Türk Dış Politikası’nda genel olarak coğrafyasının, özel olarak jeostratejik ve jeopolitik konumunun önemli bir yeri vardır. Konuya, Türkiye Cumhuriyeti’nin kurucusu Mustafa Kemal Atatürk’ün Türkiye coğrafyasının önemine işaret ettiği aşağıdaki sözleriyle başlamak doğru bir yaklaşım olacaktır. Atatürk, bu konuda şöyle demektedir:
“Ekonomik kalkınma, Türkiye’nin hür, bağımsız, daima kuvvetli, daima daha ileri Türkiye idealinin, belkemiğidir. Türkiye bu kalkınmada, iki büyük kuvvete dayanmaktadır; Birincisi, toprağının iklimleri, zenginlikleri ve başlı başına bir servet olan coğrafi vaziyeti. İkinci olarak, Türk milletinin, silah kadar makine de tutmaya yaraşan kudretli eli ve milli olduğuna inandığı işlerde ve zamanlarda tarihinin akışını değiştirecek kahramanlıkla ortaya çıkan yüksek benliği…”
Türkiye’nin Doğu ile Batı arasında bir köprü olduğu da herkesin sıkça dillendirdiği, bize özgü bir nitelik. Bu durum da ülkemizin doğu-batı hattındaki iletişim, ulaşım ve bağlantısallık açısından önemli bir pozisyonda olmasından kaynaklanıyor. Aylardır yaşanan Rusya-Ukrayna savaşı Türkiye’nin bu niteliğinin da yeni şartlar altında daha önemli hale gelmesine sebep oluyor.

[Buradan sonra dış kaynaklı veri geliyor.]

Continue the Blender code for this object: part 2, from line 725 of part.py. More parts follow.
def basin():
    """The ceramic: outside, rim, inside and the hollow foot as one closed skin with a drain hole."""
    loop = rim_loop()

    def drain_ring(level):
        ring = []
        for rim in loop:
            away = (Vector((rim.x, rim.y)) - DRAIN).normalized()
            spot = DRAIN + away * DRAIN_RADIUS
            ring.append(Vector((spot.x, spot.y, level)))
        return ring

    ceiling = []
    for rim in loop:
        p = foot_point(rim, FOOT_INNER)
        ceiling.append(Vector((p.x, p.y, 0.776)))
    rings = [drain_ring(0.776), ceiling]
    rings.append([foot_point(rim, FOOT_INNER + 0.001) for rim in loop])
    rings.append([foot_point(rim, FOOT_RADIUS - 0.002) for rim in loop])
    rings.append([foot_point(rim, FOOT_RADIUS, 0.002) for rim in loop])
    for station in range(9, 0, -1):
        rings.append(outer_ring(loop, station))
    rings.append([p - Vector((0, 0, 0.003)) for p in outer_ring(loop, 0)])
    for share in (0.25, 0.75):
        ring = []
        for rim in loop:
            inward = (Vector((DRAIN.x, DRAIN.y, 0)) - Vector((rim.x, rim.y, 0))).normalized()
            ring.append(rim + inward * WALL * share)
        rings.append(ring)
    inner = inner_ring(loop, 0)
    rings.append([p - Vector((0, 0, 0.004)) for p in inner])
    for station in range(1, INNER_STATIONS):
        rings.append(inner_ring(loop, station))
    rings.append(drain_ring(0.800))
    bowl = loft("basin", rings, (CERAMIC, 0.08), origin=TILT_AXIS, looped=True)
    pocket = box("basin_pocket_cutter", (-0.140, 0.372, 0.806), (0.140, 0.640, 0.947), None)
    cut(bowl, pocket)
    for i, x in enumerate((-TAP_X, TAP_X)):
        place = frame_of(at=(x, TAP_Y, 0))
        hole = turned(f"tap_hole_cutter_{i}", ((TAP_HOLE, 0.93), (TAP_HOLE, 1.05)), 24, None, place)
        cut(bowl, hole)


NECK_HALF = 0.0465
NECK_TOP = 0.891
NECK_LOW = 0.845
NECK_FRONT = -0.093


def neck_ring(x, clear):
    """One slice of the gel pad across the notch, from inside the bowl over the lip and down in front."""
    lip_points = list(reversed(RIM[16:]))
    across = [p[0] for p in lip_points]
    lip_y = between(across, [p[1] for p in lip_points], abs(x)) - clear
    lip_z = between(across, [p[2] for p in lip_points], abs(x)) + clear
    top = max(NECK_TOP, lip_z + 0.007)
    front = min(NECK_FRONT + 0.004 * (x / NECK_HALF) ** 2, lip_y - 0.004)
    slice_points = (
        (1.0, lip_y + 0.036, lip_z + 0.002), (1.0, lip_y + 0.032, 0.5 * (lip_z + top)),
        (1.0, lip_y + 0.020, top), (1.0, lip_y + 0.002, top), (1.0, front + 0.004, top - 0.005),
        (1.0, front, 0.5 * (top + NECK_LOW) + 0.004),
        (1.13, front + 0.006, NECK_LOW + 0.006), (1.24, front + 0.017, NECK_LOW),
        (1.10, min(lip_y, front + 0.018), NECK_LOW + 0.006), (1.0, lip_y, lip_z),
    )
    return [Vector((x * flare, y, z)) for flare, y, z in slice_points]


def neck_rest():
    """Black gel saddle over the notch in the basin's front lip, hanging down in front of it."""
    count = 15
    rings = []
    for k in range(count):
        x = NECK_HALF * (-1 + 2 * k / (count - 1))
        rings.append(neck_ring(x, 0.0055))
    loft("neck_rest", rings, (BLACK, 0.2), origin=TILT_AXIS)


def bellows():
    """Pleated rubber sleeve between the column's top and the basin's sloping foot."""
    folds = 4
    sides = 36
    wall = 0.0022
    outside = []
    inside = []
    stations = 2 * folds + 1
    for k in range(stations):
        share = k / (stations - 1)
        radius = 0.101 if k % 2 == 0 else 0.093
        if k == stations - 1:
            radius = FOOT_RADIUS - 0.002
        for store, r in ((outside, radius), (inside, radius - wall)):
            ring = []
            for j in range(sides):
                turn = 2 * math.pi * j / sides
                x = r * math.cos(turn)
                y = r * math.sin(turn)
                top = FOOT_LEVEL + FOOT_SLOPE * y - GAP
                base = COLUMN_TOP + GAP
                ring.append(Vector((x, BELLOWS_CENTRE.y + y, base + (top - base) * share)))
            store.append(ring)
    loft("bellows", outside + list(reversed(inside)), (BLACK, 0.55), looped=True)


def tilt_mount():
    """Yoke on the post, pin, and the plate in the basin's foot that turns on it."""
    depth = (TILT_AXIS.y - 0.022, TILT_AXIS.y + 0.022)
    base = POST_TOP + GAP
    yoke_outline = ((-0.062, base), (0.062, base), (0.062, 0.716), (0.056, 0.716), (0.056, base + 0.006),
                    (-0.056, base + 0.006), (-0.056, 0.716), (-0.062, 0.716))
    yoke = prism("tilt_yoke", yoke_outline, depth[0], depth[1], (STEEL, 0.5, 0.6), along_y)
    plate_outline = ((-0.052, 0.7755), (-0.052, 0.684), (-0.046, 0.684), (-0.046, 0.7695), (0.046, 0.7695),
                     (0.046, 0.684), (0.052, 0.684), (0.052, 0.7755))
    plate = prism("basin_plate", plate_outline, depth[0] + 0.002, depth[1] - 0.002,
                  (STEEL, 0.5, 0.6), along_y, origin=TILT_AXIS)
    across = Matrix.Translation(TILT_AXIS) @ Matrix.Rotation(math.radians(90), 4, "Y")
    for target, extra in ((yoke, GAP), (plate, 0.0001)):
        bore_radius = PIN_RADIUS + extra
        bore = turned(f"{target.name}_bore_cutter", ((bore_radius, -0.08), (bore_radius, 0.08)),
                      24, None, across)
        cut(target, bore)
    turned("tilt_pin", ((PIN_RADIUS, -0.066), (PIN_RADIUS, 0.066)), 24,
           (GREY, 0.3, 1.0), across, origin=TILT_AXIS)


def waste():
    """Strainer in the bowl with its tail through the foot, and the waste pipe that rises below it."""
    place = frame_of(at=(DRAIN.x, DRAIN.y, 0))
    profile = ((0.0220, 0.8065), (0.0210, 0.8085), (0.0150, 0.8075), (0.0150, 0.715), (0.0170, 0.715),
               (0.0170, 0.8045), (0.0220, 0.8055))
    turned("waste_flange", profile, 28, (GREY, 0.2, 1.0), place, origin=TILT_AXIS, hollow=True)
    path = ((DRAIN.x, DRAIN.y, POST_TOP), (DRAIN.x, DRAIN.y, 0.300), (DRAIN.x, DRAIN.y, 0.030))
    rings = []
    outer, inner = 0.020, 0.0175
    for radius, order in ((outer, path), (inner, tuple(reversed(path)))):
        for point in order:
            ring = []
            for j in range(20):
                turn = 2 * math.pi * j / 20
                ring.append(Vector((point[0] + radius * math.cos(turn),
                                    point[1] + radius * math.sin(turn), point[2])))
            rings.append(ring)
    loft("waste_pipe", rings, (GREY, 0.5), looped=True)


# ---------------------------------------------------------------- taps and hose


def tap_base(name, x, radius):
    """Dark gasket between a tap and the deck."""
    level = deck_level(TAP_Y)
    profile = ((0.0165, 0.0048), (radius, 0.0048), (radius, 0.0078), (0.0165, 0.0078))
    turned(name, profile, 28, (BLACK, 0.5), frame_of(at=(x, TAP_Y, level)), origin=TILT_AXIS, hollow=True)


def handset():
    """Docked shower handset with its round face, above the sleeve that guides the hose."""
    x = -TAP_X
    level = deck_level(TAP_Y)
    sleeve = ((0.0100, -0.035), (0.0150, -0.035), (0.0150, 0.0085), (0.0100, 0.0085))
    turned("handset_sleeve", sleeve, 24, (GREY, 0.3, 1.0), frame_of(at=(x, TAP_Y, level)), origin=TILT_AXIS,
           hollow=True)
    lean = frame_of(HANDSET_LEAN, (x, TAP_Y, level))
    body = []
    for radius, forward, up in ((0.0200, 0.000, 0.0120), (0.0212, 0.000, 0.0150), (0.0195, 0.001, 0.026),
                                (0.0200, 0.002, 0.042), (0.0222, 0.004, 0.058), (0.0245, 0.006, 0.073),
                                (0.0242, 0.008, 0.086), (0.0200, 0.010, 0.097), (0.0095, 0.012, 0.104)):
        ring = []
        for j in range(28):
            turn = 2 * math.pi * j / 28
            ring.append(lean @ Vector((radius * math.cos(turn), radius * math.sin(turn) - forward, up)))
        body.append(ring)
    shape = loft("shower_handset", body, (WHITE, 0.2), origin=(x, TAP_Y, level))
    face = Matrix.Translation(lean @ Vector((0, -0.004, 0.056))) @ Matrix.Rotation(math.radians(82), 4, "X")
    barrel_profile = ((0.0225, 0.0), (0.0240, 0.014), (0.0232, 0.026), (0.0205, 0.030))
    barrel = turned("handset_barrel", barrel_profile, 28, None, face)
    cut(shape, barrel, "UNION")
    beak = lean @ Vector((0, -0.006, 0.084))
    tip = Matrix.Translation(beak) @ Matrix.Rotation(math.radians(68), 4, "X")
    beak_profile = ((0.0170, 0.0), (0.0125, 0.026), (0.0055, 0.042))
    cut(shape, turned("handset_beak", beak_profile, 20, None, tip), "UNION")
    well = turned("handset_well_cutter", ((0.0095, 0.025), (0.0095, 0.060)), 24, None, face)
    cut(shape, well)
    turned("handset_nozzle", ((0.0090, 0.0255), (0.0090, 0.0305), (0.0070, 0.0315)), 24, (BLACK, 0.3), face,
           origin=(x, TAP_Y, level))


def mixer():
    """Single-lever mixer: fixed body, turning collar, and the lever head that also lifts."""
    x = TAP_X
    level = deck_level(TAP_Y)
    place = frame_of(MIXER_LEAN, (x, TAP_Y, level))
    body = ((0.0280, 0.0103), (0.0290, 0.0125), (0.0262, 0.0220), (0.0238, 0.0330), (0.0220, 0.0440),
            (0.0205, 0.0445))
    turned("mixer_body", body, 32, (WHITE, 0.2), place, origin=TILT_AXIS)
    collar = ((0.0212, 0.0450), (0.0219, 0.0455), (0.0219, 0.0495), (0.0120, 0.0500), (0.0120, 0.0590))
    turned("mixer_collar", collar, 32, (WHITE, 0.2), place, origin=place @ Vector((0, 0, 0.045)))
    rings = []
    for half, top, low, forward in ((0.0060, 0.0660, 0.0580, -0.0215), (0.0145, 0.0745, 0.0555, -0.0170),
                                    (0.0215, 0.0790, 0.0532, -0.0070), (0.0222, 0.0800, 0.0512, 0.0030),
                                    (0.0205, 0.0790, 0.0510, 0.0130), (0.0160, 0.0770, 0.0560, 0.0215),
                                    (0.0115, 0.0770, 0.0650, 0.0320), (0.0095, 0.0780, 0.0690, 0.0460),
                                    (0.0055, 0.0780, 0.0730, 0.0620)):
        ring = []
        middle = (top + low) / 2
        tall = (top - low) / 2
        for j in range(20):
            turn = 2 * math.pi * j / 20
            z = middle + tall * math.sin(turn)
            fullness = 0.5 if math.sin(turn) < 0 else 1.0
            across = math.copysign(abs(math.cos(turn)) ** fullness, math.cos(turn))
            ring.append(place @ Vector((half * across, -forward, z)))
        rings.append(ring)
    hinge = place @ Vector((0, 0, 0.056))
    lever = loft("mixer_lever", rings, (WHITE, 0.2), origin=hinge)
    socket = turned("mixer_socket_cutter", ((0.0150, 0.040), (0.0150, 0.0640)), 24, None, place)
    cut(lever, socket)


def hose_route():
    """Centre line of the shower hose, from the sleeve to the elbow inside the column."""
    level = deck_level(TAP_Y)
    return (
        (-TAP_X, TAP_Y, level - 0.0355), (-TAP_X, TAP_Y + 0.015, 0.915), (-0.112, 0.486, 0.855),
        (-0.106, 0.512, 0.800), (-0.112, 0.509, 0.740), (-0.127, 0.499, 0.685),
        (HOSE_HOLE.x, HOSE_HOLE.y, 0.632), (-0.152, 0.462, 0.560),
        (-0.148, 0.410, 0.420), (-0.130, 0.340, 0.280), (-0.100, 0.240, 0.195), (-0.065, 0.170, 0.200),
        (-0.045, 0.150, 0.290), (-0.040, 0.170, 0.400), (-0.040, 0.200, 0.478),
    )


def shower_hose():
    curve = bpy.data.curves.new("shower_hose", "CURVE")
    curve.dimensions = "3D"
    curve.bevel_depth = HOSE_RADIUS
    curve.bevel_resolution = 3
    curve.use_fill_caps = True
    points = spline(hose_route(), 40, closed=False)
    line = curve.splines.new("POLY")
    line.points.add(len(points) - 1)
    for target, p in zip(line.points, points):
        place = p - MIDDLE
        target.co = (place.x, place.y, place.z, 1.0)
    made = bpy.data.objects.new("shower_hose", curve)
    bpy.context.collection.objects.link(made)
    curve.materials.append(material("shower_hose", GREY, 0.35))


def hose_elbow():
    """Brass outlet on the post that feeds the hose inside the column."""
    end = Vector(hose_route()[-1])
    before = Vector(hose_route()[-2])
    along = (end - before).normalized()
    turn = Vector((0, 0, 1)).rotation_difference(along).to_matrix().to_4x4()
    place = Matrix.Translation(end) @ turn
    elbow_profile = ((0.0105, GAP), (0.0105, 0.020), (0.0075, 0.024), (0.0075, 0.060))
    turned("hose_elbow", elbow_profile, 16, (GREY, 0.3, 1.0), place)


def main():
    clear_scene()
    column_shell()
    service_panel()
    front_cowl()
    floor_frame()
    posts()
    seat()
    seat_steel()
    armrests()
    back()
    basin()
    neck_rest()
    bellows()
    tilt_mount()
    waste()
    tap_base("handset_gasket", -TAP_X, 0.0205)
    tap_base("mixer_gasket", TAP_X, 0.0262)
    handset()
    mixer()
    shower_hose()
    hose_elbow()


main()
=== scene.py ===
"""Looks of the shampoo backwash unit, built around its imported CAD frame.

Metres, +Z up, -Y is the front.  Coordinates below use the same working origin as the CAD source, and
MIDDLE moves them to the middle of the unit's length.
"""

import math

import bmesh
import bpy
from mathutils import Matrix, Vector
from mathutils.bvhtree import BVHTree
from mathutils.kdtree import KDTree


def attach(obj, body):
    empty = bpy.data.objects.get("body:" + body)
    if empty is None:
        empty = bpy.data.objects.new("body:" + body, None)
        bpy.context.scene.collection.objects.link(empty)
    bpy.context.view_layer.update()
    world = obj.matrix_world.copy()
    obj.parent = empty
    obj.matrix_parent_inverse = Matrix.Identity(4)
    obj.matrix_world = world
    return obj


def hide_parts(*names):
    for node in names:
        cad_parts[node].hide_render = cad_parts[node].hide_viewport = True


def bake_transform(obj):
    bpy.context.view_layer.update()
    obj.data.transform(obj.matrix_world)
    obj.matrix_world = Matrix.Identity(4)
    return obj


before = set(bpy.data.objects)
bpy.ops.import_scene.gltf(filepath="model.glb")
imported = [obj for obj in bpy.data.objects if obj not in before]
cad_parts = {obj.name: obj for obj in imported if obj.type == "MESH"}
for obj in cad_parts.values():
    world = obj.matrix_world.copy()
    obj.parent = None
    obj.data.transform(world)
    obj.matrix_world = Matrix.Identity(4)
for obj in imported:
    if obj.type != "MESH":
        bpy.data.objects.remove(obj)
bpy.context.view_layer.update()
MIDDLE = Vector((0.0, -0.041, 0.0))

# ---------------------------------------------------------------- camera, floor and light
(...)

Türkiye’nin uluslararası ticaret ve ulaşım açısından önemli bir güzergâh ülkesi olması, bu gibi kriz anlarında konumumuz gereğince ülkemize atfedilen önemin artmasına sebep oluyor. Türkiye’nin ana aktörü olduğu Orta Koridor, Kuzey Hattında yaşanan sorunlar yüzünden bu süreçte daha çok öne çıkıyor. Kuzeyimizde yaşanan kriz birçok riski beraberinde getiriyorsa da Türkiye’nin jeostratejik konumu bizler için yeni fırsatlar da sunuyor.
Günümüzde değişen küresel jeopolitikte Türkiye’nin öneminin daha da arttığı söylenebilir. Türkiye’nin jeopolitik önemi; bir yandan dünyanın ekonomik ve politik çıkarlarının çatıştığı bölgenin ortasında ve içinde yer almasından, diğer yandan Türkiye’nin gücünden kaynaklanmaktadır.
Türkiye, mevcut konumu ve bölge ülkeleri ile tarihten gelen sosyo kültürel ortak değerleri olması sebebiyle, büyük milli menfaatlerin çatıştığı ve yoğun stratejik sorunların mevcut olduğu bölgenin tam merkezindedir.
Türk Devleti tarihin ve içinde bulunduğu jeostratejik ve jeopolitik konumun kendisine yüklediği görev ve sorumlulukların bilincindedir.